Jiggling bowls and musical plates feature in a collection of tableware, designed by Design Academy Eindhoven graduate Teresa Berger to help diners reconsider how their food is produced and consumed.
The eight pieces in the range combine a classic stoneware base with unexpected elements like uneven, textured surfaces to facilitate touch, silicone accessories that enhance smell, and speakers to deliver "sonic seasoning".
With her Beyond Taste collection, Berger wants to pay heed to the origins and preparation methods of a dish through the plate on which it is served.
"More and more people are living in an urban environment and are not aware of how food actually makes its way onto our plate," she told Dezeen.
"In our everyday life, we have lost our connection to food. We have breakfast on-the-go, eat lunch while swiping through Instagram and have dinner while watching Netflix," she continued.
"We do not take the time to look at our food and fully appreciate it so the balance between the senses isn't right – kind of like watching a movie with the sound off."

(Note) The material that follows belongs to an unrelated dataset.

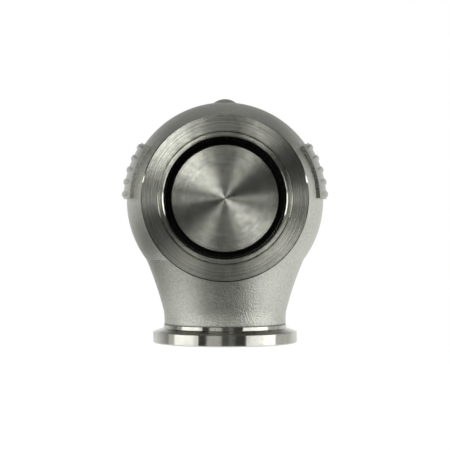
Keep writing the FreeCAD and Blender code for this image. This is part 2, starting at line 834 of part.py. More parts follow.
def make_spring_cup():
    body = new_body("spring_cup")
    turned(body, "Cup", [
        (s.stem_thread_radius + s.stem_bore_gap, diaphragm_top),
        (plate_radius - s.cup_edge, diaphragm_top),
        (plate_radius, diaphragm_top + s.cup_edge),
        (plate_radius, diaphragm_top + s.cup_height),
        (plate_radius - s.cup_wall, diaphragm_top + s.cup_height),
        (plate_radius - s.cup_wall, cup_floor),
        (s.cup_ring_radius, cup_floor),
        (s.cup_ring_radius, washer_top),
        (s.cup_ring_inner_radius, washer_top),
        (s.cup_ring_inner_radius, cup_floor),
        (s.stem_thread_radius + s.stem_bore_gap, cup_floor),
    ])
    return body


def make_lock_nut():
    body = new_body("stem_lock_nut")
    hexagon(body, "Hexagon", "Additive", "XZ_Plane", (0, 0, -nut_top),
            s.lock_nut_radius, s.lock_nut_length)
    bored(body, "Thread", s.stem_thread_radius + s.stem_bore_gap, washer_top, nut_top)
    return body


def make_spring(label, radius, wire_radius, turns):
    # A compression spring between the cup and the cap's shim, its two ends ground flat.
    body = new_body(label)
    start = cup_floor + s.spring_end_gap
    end = spring_top - s.spring_end_gap
    section = wire_section(body, "WireSection", "XY_Plane", (0, 0, 0), (radius, start), wire_radius)
    doc.recompute()
    coil = body.newObject("PartDesign::AdditiveHelix", "Coil")
    coil.Profile = section
    coil.ReferenceAxis = (section, ["V_Axis"])
    coil.Mode = "height-turns-growth"
    coil.setExpression("Height", text(end - start))
    coil.setExpression("Turns", text(turns))
    reach = radius + wire_radius * 2
    for name, low, high in (("LowerFlat", start - wire_radius * 2, start),
                            ("UpperFlat", end, end + wire_radius * 2)):
        bored(body, name, reach, low, high)
    return body


def make_cap():
    body = new_body("actuator_cap")
    groove_start = cap_roof_start - s.cap_groove_below
    turned(body, "Cover", [
        (0, cap_start),
        (s.housing_radius, cap_start),
        (s.housing_radius, cap_rim_top - s.housing_edge),
        (s.housing_radius - s.housing_edge, cap_rim_top),
        (cap_wall_radius, cap_rim_top),
        (cap_wall_radius, groove_start),
        (cap_wall_radius - s.cap_groove_cut, groove_start),
        (cap_wall_radius - s.cap_groove_cut, groove_start + s.cap_groove_length),
        (cap_wall_radius, groove_start + s.cap_groove_length),
        (cap_wall_radius, cap_end - s.cap_edge),
        (cap_wall_radius - s.cap_edge, cap_end, s.cap_edge),
        (s.cap_land_radius, cap_end),
        (s.cap_land_radius - s.cap_land_proud, cap_end + s.cap_land_proud),
        (0, cap_end + s.cap_land_proud),
    ])
    bored(body, "SpringRoom", cap_bore_radius, cap_start, cap_roof_start)
    turned(body, "InnerBoss", [
        (0, cap_roof_start - s.cap_boss_length),
        (s.cap_boss_radius - s.cap_boss_edge, cap_roof_start - s.cap_boss_length),
        (s.cap_boss_radius, cap_roof_start - s.cap_boss_length + s.cap_boss_edge),
        (s.cap_boss_radius, cap_roof_start),
        (0, cap_roof_start),
    ])
    bored(body, "CapPort", s.port_radius, cap_roof_start - s.cap_boss_length,
          cap_end + s.cap_land_proud)
    hole = drilled(body, "ScrewHole", "XZ_Plane",
                   from_rear(cap_screw_circle, s.cap_screw_angle, cap_rim_top),
                   s.cap_screw_radius + s.screw_hole_gap, s.cap_rim_length)
    repeated(body, "ScrewHoles", [hole], s.cap_screw_count)
    return body


def make_screws(label, angle, circle, seat, shank, head, head_length, grip, socket, socket_depth,
                count):
    # Socket head screws on a pitch circle, their heads on the seat and their points to the inlet.
    body = new_body(label, turn=angle)
    top = seat + head_length
    screw = turned(body, "Screw", [
        (0, seat - grip),
        (shank - s.screw_head_chamfer, seat - grip),
        (shank, seat - grip + s.screw_head_chamfer),
        (shank, seat),
        (head, seat),
        (head, top - s.screw_head_chamfer),
        (head - s.screw_head_chamfer, top),
        (0, top),
    ], offset=(circle, 0, 0))
    hexagonal = hexagon(body, "Socket", "Subtractive", "XZ_Plane", (circle, 0, -top),
                        socket, socket_depth)
    repeated(body, "Screws", [screw, hexagonal], count)
    return body


def make_washers(label, angle, circle, seat, bore, radius, thickness, count):
    body = new_body(label, turn=angle)
    washer = turned(body, "Washer", [
        (bore, seat),
        (radius, seat),
        (radius, seat + thickness),
        (bore, seat + thickness),
    ], offset=(circle, 0, 0))
    repeated(body, "Washers", [washer], count)
    return body


def make_actuator():
    bushing_start = base_start + s.scraper_pocket_depth
    seal_top = floor_top - s.seal_lip_length
    seal_start = seal_top - s.seal_ring_radius * 2 - s.seal_gap
    ring_bore = s.stem_radius + s.seal_gap
    pieces = [
        make_actuator_base(),
        make_port_plug(),
        make_ring("stem_scraper", ring_bore, s.scraper_pocket_radius - s.scraper_gap,
                  base_start + s.scraper_gap, bushing_start - s.scraper_gap),
        make_ring("base_bushing", guide_bore_radius, s.seal_bore_radius, bushing_start, seal_start),
        make_round_ring("stem_seal", ring_bore + s.seal_ring_radius, s.seal_ring_radius,
                        seal_top - s.seal_ring_radius),
        make_screws("base_screws", s.base_screw_angle, base_screw_circle,
                    screw_seat + s.base_washer_thickness, s.base_screw_radius,
                    s.base_screw_head_radius, s.base_screw_head_length,
                    screw_seat + s.base_washer_thickness - body_length
                    + s.base_screw_thread_length,
                    s.base_screw_socket_radius, s.base_screw_socket_depth, s.base_screw_count),
        make_washers("base_screw_washers", s.base_screw_angle, base_screw_circle, screw_seat,
                     s.base_screw_radius + s.thread_gap, s.base_screw_head_radius,
                     s.base_washer_thickness, s.base_screw_count),
        make_ring("lower_plate", s.stem_thread_radius + s.stem_bore_gap, plate_radius,
                  shoulder, plate_top, s.plate_edge),
        make_round_ring("stem_ring", s.stem_thread_radius + s.stem_ring_radius / 2,
                        s.stem_ring_radius / 2, plate_top + s.stem_ring_radius),
        make_diaphragm(),
        make_spring_cup(),
        make_ring("stem_washer", s.stem_thread_radius + s.stem_bore_gap, s.stem_washer_radius,
                  cup_floor, washer_top),
        make_lock_nut(),
        make_spring("outer_spring", outer_spring_radius, s.outer_spring_wire_radius,
                    s.outer_spring_turns),
        make_spring("inner_spring", s.inner_spring_radius, s.inner_spring_wire_radius,
                    s.inner_spring_turns),
        make_ring("spring_shim", s.spring_shim_bore_radius, plate_radius - s.spring_shim_inset,
                  spring_top, cap_roof_start),
        make_cap(),
        make_screws("cap_screws", s.cap_screw_angle, cap_screw_circle,
                    cap_rim_top + s.cap_washer_thickness, s.cap_screw_radius,
                    s.cap_screw_head_radius, s.cap_screw_head_length,
                    s.cap_rim_length + s.cap_washer_thickness + s.diaphragm_thickness
                    + s.cap_screw_thread_length,
                    s.cap_screw_socket_radius, s.cap_screw_socket_depth, s.cap_screw_count),
        make_washers("cap_screw_washers", s.cap_screw_angle, cap_screw_circle, cap_rim_top,
                     s.cap_screw_radius + s.thread_gap, s.cap_washer_radius,
                     s.cap_washer_thickness, s.cap_screw_count),
    ]
    return pieces


def check_document(pieces):
    doc.recompute()
    for item in doc.Objects:
        if "Invalid" in item.State or "Error" in item.State:
            raise RuntimeError(f"{item.Name} failed: {item.State}")
    for piece in pieces:
        if piece.Shape.isNull() or not piece.Shape.isValid():
            raise RuntimeError(f"{piece.Label} has no valid shape")


def main():
    pieces = [make_valve_body(), make_seat_ring(), make_valve(), make_valve_guide(), make_gasket(),
              make_dowel()]
    pieces += make_actuator()
    check_document(pieces)
    os.makedirs("parts", exist_ok=True)
    for piece in pieces:
        piece.Shape.exportStep(f"parts/{piece.Label}.step")
        box = piece.Shape.BoundBox
        print(f"{piece.Label}: {len(piece.Shape.Solids)} solid, {piece.Shape.Volume:.1f} mm3, "
              f"Y {box.YMin:.2f} to {box.YMax:.2f}, Z {box.ZMin:.2f} to {box.ZMax:.2f}")


main()
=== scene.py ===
import math

import bmesh
import bpy
from mathutils import Matrix, Vector


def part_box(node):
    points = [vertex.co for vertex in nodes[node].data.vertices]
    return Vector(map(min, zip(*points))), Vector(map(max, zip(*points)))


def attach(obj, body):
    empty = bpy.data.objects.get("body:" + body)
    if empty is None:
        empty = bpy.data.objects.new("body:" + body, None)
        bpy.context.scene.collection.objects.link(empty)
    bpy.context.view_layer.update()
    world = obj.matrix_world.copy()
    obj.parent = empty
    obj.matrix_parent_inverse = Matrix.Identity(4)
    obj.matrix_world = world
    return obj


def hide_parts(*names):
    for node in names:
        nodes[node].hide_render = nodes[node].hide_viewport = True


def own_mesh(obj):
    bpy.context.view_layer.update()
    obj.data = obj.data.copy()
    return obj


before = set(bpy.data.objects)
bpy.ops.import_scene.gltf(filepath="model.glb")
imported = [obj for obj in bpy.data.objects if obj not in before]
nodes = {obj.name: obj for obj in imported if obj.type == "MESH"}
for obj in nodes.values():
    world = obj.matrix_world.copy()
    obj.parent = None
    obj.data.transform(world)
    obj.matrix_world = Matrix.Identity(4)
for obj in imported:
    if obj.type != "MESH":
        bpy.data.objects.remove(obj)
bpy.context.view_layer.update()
print("frame loaded:", len(nodes), "pieces")

mm = 0.001

# Where things are, read from the solids.
ringLow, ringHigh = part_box("seat_ring")
bodyLow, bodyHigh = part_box("valve_body")
valveAxis = Vector((0, 0, (ringLow.z + ringHigh.z) / 2))
alongValve = (0, 1, 0)
outletAxis = Vector((0, 0, 0))
alongOutlet = (0, 0, 1)
inletFace = bodyLow.y
rearFace = bodyHigh.y


def linearColor(hexText):
    channels = [int(hexText[i:i + 2], 16) / 255 for i in (0, 2, 4)]
    return [c / 12.92 if c <= 0.04045 else ((c + 0.055) / 1.055) ** 2.4 for c in channels] + [1.0]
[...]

One way Berger hopes to turn up the volume on the culinary experience, is by integrating a mini Bluetooth speaker into the base of a soft-pink ceramic dessert plate, called a Sound Donut.
Encased in a 3D-printed rubber capsule, this plays ambient sounds with particular frequencies and pitches which, according to a 2010 study from the University of Oxford, can affect the levels of sweetness and bitterness perceived by the eater.
The project pays homage to the ideas of gastrophysics. A growing area of scientific research, it investigates the ways in which our perception of food is influenced by an interplay of all our senses – not just taste.
The approach has become increasingly popular among designers in recent years, with Jinhyun Jeon, Michel/Fabian and others designing cutlery that enhance our perception of food.
"It's still not clear exactly how it all works but they think it might be linked to synesthesia, a rare neurological phenomenon that lets people hear colours or taste certain shapes for example," said Berger.
"The theory is there may be certain aspects of synesthesia that we all possess, such as a connection of sweetness to higher pitches and bitterness to lower pitches."
To create a playful interaction with soft, gelatinous foods, the Dancing Bowl features a translucent silicone hemisphere. They are gently placed within a dent in the accompanying, dark red-glazed plate and start to jiggle when touched with a spoon.
Elsewhere in the collection, this concept is turned on its head, as the silicone is used to form a dome on top of a shiny, midnight-blue plate.
This captures the plumes created in the making of smoked dishes, and makes them visible at the table. Once a spoonful is lifted off the dome, the smoke escape through the holes at the top and engulfs the eater.
"To get this really thin and even surface of silicone I pour it layer by layer over vacuum-formed acrylic moulds," the designer explained of the production process, which takes place in her Vienna studio.
"It's a very time-consuming method but so far I have not found another way of creating the same results."
In contrast, the Landscape and Seabed Plates are thick ceramics slabs made to resemble the natural environment of particular ingredients.
The eater has to carefully navigate through the forms, designed to resemble gently sloping hills and wave-swept ocean floors.
A black bowl, made to hold foods like caviar, lentils or boba, is distinguished by a glossy, pebbled exterior to give a tactile impression of what awaits the diner.
The Dripping Dish, meanwhile, consists of a strainer that gradually releases liquid into the bowl underneath, and the Organic Motion plate has curved edges designed to hold saucy dishes.
They facilitate the Italian ritual of "fare la scarpetta" in which a piece of bread is used to mop up the remnants food that are too delicious to waste.